The Psychologist Revolutionizing Relationship Support for Parents Who Don't Have Time for Counseling: Shannon Ownhouse
Photo Courtesy: Julietta Arden-Taylor

The Psychologist Revolutionizing Relationship Support for Parents Who Don’t Have Time for Counseling: Shannon Ownhouse

By: Ibukun Keyamo

Research suggests that couples delay seeking professional help for an average of six years after problems first appear. By the time most arrive in a therapist’s office, the distance between them has had years to calcify. Shannon Ownhouse, a registered Clinical Psychologist with 15 years of clinical experience, considers this delay one of the most consequential and preventable problems in relationship health.

There are many couples who are not in crisis but who feel the connection fading,” Ownhouse says. “They are tired, they are busy, and they often feel that counselling is not for them because they do not see themselves as having a serious problem.” That perception, she argues, is the very thing that allows the problem to grow.

The Quiet Drift Nobody Talks About

The transition to parenthood does not break marriages in one moment. It loosens them gradually. Studies consistently show that virtually all couples experience a measurable decline in relationship satisfaction after having children, driven by reduced quality time together, shifting individual identities, and the sustained demands of raising a family. The couple that once prioritised each other now operates as a coordinated unit of two, managing a household, dividing responsibilities, and rarely, if ever, simply being together.

 

Most will not seek help. The barriers are well established. Traditional couples therapy carries a persistent stigma, associated more with crisis intervention than with proactive care. Cost reinforces that hesitation. A single session with a couples therapist in the UK can cost anywhere from £50 to £150, and most programmes require ongoing weekly attendance for months. For parents already stretched for time and money, the arithmetic rarely works out.

Meet Shannon Ownhouse

Ownhouse trained and practised as a Clinical Psychologist for 15 years before building a response to this problem. She holds registration with the Health and Care Professions Council (HCPC) in the United Kingdom and membership with the Association of Coaching (AC). Her clinical work gave her a close understanding of how couples arrive at crisis and, more usefully, what the period before crisis looks like. Most of the couples she encountered had not come in early enough.

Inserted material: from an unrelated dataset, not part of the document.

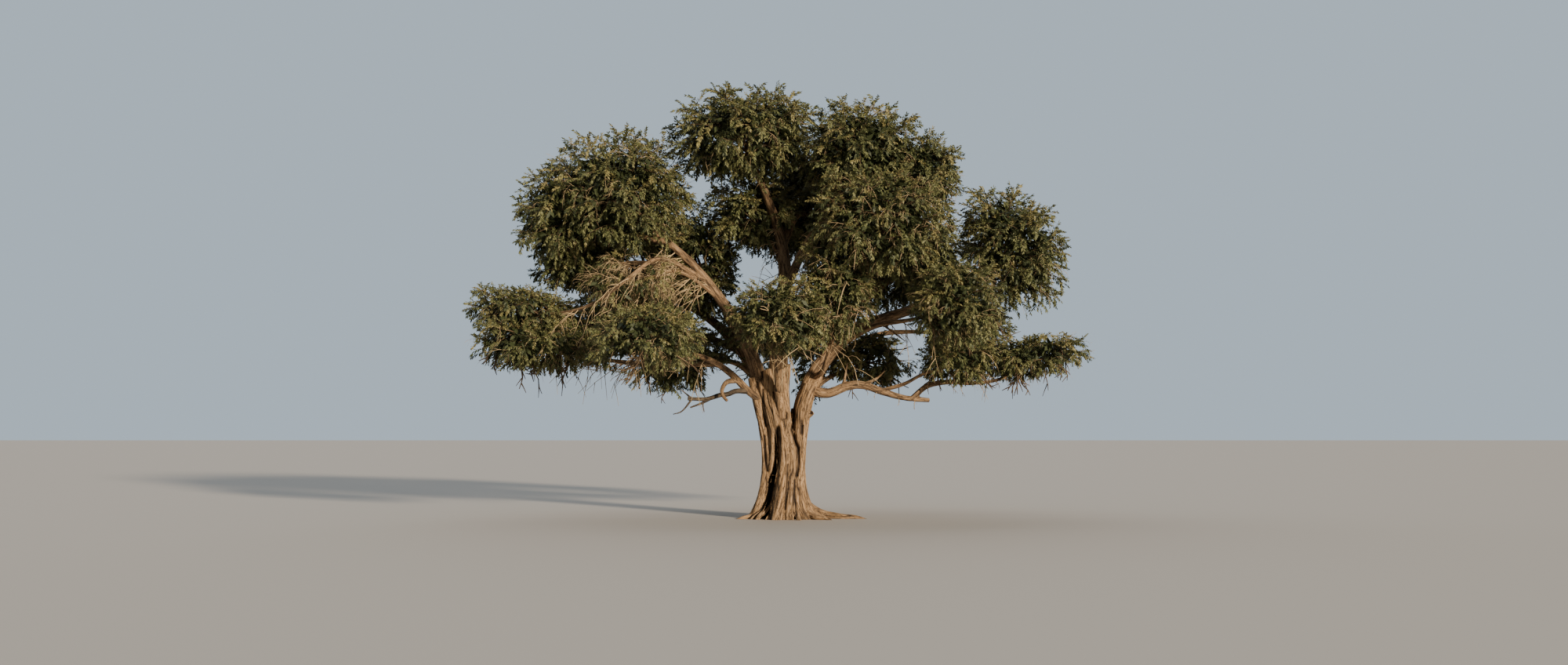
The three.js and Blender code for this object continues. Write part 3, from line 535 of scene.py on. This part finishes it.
# A depth is 0 at the middle of a mass and 1 on its bounds.
GOLDEN = math.pi * (3 - math.sqrt(5))
FULL_TURN = 6.3
SQUARENESS = 2.6
TWIGS_A_SQUARE_METRE = 1.35
LOBE_REACH = (0.3, 0.5)
SIDE_TWIGS = 7
SPRAYS_A_SIDE_TWIG = 6
TWIG_GIRTH = (0.02, 0.009)
SIDE_TWIG_GIRTH = (0.008, 0.004)
SIDE_TWIG_DROOP = 0.16
SPRAY_LENGTH = 0.25
ENTRY_DEPTH = 0.82
LEAST_OPEN = 0.42


def chance(seed, count):
    """A steady random share from 0 to 1, by the same rule as in the solids."""
    mixed = ((seed + 1) * 0x9E3779B1 ^ (count + 1) * 0x85EBCA77) & 0xFFFFFFFF
    mixed = (mixed ^ mixed >> 15) * 0x2C1B3C6D & 0xFFFFFFFF
    mixed = (mixed ^ mixed >> 12) * 0x297A2D39 & 0xFFFFFFFF
    return (mixed ^ mixed >> 15) / 2**32


masses = {name: data["mass"] for name, data in LIMBS.items() if "mass" in data}
middles, reaches = (np.array([mass[i] for mass in masses.values()], float) for i in (0, 1))
tilts = np.array([mass[2] if len(mass) > 2 else 0.0 for mass in masses.values()])


def depths(place):
    """The depth of a place in each mass, which is a little squarer than an ellipsoid."""
    away = place - middles
    away[:, 2] -= tilts * away[:, 0]
    return (np.abs(away / reaches) ** SQUARENESS).sum(axis=1) ** (1 / SQUARENESS)


def within(seed, way, share):
    """The place at a share of a mass's reach, along one way out of its middle."""
    away = share * way * reaches[seed]
    return middles[seed] + away + (0, 0, tilts[seed] * away[0])


def open_share(seed, way):
    """The share of a mass's reach, along one way out of its middle, that no other mass takes."""
    for share in np.arange(0.04, 1.2, 0.04):
        deep = depths(within(seed, way, share))
        own = deep[seed]
        deep[seed] = 9
        if own > 1 or deep.min() < own + 0.02:
            return share - 0.04
    return share


def unit(vector):
    return vector / (np.linalg.norm(vector) + 1e-9)


def turned(way, turn, lean):
    """A way that leans off another by an angle, turned round it by another."""
    aid = np.array((0, 0, 1.0)) if abs(way[2]) < 0.9 else np.array((1.0, 0, 0))
    across = unit(np.cross(way, aid))
    other = np.cross(way, across)
    return math.cos(lean) * way + math.sin(lean) * (math.cos(turn) * across + math.sin(turn) * other)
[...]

That observation shaped what she eventually built. “We help busy, tired parents reconnect with each other after having children so that they feel more connected and emotionally close, rediscover the playfulness in their relationship, and become excited about their future together,” Ownhouse says. The emphasis on playfulness is deliberate and reflects something she has repeatedly observed across clinical settings. By the time most couples sought formal support, the lighter qualities of their relationship had already quietly gone.

Building Something Different

The R.E.I.G.N.I.T.E Methodâ„¢ is a trademarked 16-week online relationship coaching programme developed by Ownhouse and delivered through her company, Complete Psychology. It is explicitly not therapy. The distinction matters to her, and she is direct about it. The programme targets couples who are functioning, committed to each other, and willing to invest in their relationship before serious damage sets in.

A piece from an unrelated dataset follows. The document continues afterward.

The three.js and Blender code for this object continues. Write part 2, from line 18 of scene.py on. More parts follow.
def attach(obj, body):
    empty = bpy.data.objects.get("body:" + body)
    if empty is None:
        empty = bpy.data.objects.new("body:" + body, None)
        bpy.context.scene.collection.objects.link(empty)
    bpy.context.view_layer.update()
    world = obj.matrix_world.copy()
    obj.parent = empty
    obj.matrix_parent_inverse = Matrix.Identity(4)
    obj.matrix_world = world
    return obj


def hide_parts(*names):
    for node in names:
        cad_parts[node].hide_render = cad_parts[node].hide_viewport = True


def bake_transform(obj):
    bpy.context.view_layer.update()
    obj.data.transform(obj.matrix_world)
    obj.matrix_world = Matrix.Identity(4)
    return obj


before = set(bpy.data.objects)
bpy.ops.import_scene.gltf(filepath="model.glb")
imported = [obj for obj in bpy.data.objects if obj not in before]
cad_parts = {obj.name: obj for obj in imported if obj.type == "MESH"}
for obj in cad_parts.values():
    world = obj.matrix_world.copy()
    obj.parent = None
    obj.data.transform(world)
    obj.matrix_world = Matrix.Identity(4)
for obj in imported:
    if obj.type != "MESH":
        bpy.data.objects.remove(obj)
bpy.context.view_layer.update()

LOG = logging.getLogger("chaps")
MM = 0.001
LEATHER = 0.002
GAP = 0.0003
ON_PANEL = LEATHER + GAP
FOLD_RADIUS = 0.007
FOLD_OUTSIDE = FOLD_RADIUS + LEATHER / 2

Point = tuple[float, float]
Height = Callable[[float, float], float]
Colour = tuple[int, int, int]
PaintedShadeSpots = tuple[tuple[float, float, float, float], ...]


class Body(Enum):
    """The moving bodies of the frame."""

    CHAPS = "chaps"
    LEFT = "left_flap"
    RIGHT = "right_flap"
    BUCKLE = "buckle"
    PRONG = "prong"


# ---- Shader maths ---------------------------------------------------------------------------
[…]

The method is built around a strengths-based framework. Rather than asking couples to excavate past grievances or assign accountability for what went wrong, it focuses on what is already working and builds from there. “The programme is not about blame,” Ownhouse explains. “It is about building something strong and sustainable.”

Each week guides couples through a structured sequence of reconnection, practical tools, and experiences designed to reintroduce the qualities their relationship once carried, before parenthood absorbed it entirely. The programme runs online, removing the scheduling friction that causes many parents to abandon in-person support before it has a chance to work.

From Pilot to Launch

Before taking the programme online, Ownhouse ran it through a pilot phase in which more than 100 couples participated, providing direct feedback that shaped the final product. The official online programme launched in February 2026 and is now available internationally, with active markets across North America, Europe, the United Kingdom, Australia, and New Zealand.

The scale of the pilot is notable for a first release. Many digital wellness products launch with minimal real-world testing and are refined through public iteration. Ownhouse took the opposite approach, building the evidence base before opening to a wider audience rather than after. Whether that approach finds the audience it is designed for remains to be seen. The market for online relationship support is expanding, but so is the competition. What Ownhouse brings that few others in this space can claim is a clinical foundation built over 15 years, and a programme shaped by more than 100 real couples before a single paying customer signed up. In a sector where credentials are often thin and outcomes rarely measured, that is a meaningful place to start.

Disclaimer: The information provided in this article is for informational purposes only and does not constitute professional advice. It is not intended to diagnose, treat, or cure any psychological or medical conditions. Please consult with a licensed therapist or healthcare provider for personalized advice. Results may vary, and no guarantees are made regarding outcomes.